Elaine: I am CFO, Strategy and Business Development, with an emphasis on strategy. There has been a shift in the CFO landscape. CFOs are increasingly strategic partners to their CEOs and Boards and fellow operating executives. Being close to the financial data, one can glean strategic insights that help drive better decision making. I focus on helping develop and articulate our strategy, driving Hulu’s growth, and doing so in an efficient matter. An emerging theme in the world of the CFO in technology companies is that the CFO now has to become a CDO – Chief Data Officer. How do we leverage data to maximize our market position? We use data driven analytics to provide value-added insights and actionable recommendations to drive growth, revenue, and efficiency. How can we leverage viewership data to glean insights about how our customers engage with our service, and use that information to drive increased engagement and retention? And how do we optimally combine and leverage our internal data with other external data sets to turbo charge the power of our data? We use data to inform our investments in content and marketing, and to alter and personalize our content and product offerings to give each user the best experience for them. We marry insights from the financials with our wealth of data to supercharge growth.
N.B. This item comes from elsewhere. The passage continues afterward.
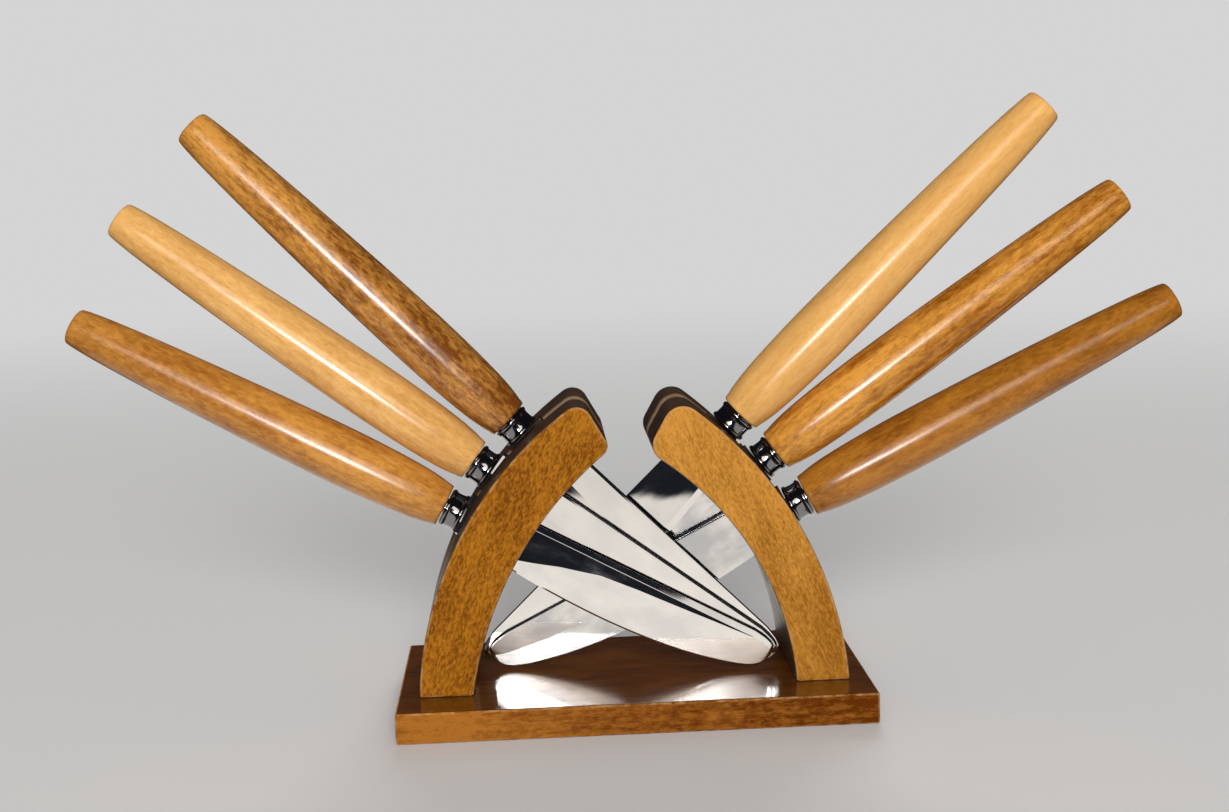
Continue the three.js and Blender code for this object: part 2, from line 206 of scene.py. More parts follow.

Charlene: How do you use the data? What data do you use? What metrics do you use?
Elaine: Hulu’s critical objective is to grow subscribers. We use data to analyze subscriber trends: how many new subscribers are we attracting through what channels, how well are they retained, what is the “lifetime value” of those customers, and how can we work to increase that and do so efficiently. A critical financial objective in addition to growing subscribers is to grow Hulu’s advertising revenue from our ad-supported products. In analyzing our ad business, we analyze key metrics such as CPM, inventory supply, management and utilization, and data that enables us to offer targeting opportunities to our ad clients.. We relentlessly focus on the consumer experience: minimizing ad fatigue and delivering relevant ads. To marketers, we offer the opportunity to market in a super-premium content environment, the ability to target. The high viewability and measurability of our ads is a key selling point. We like to say that data is our currency – and whatever objective a marketer has – we can help them achieve that because we have such strong data on our users and their interests. And if we do a good job at that, we are doing a good job for our viewers as well, delivering them targeted ads that are relevant to them.
Charlene: What about third party data?
Elaine: We use Nielsen and comScore. We are keen to get measure-ability in the living room and better measure-ability on mobile. We are extremely mindful of privacy and are extraordinarily careful with any personal data. We marry our data with third party data to offer marketers targeted solutions via our Advanced TV initiative with targeted solutions. And we marry our data to Blue Kai, both as a solution for our marketers, and also for a solution in our own outward-bound marketing of our service.
Charlene: Are you doing any Programmatic?
Elaine: We call it “Advanced TV” and not programmatic, because some look at programmatic as a race to the bottom on price. How can we exploit Advanced TV for the mutual benefit of Hulu and its advertisers? We trade through private exchanges and offer extremely targeted premium opportunities. Advanced TV for us is advanced targeting, not inventory backfill and price discounting. Only select brands and marketers are able to bid in our exchange which offers premium exposure and highly targeted opportunities for advertisers.
Charlene: Since you started in the industry, how has the media industry evolved?
Elaine: I started in the industry in the 1980s. It is extraordinary to me that in the last ten years (and now I might say even more so in the last three years), the pace of change is unlike anything I have ever seen. Technology has revolutionized media. Television has always seen change. In the 1970s it was the introduction of cable, then satellite and Telco’s entered, and then digital compression and the choice of over 500 networks. Enter internet protocol, over-the-top and suddenly the pace of change is extremely rapid. What is entertainment? Is it the TV shows live in your living room, short form on your mobile, or YouTube channels on your pc or tablet? It is all of those things. Now you can discover channels on Snapchat. That didn’t exist ten years ago. What is going on in some entrepreneur’s garage today that will emerge in the future as a major new platform? The pace of change in entertainment driven by technology is extremely exciting. Successful media and entertainment companies will keep up, embrace change and be able to look around the corner and anticipate what is next.
Charlene: How do you achieve work / life balance?
Elaine: The difference between work and life in today’s “always connected” world is a blurred line. I have been married for 17 years and have three children. I also love adventure travel, the outdoors and working for causes about which I am passionate. This is on top of a very exciting and demanding career. Life is the amalgamation of everything that makes a human being. We have come far from the “9-5” day with definitive work vs. life lines and boundaries. We all have electronic devices that connect us 24/7 to our work and to our friends and family. How do you strike the appropriate balance of being a fulfilled and happy person and fit it all into 24/7? To have meaningful work about which you are passionate, and to be fulfilled in your personal life, all makes for a happy and healthy life overall. Be flexible and strike the balance that works for you.
Charlene: Elaine, what keeps you up at night?
Elaine: My excitement and passion about how exciting the space is. The industry is changing so fast that you can’t miss a beat.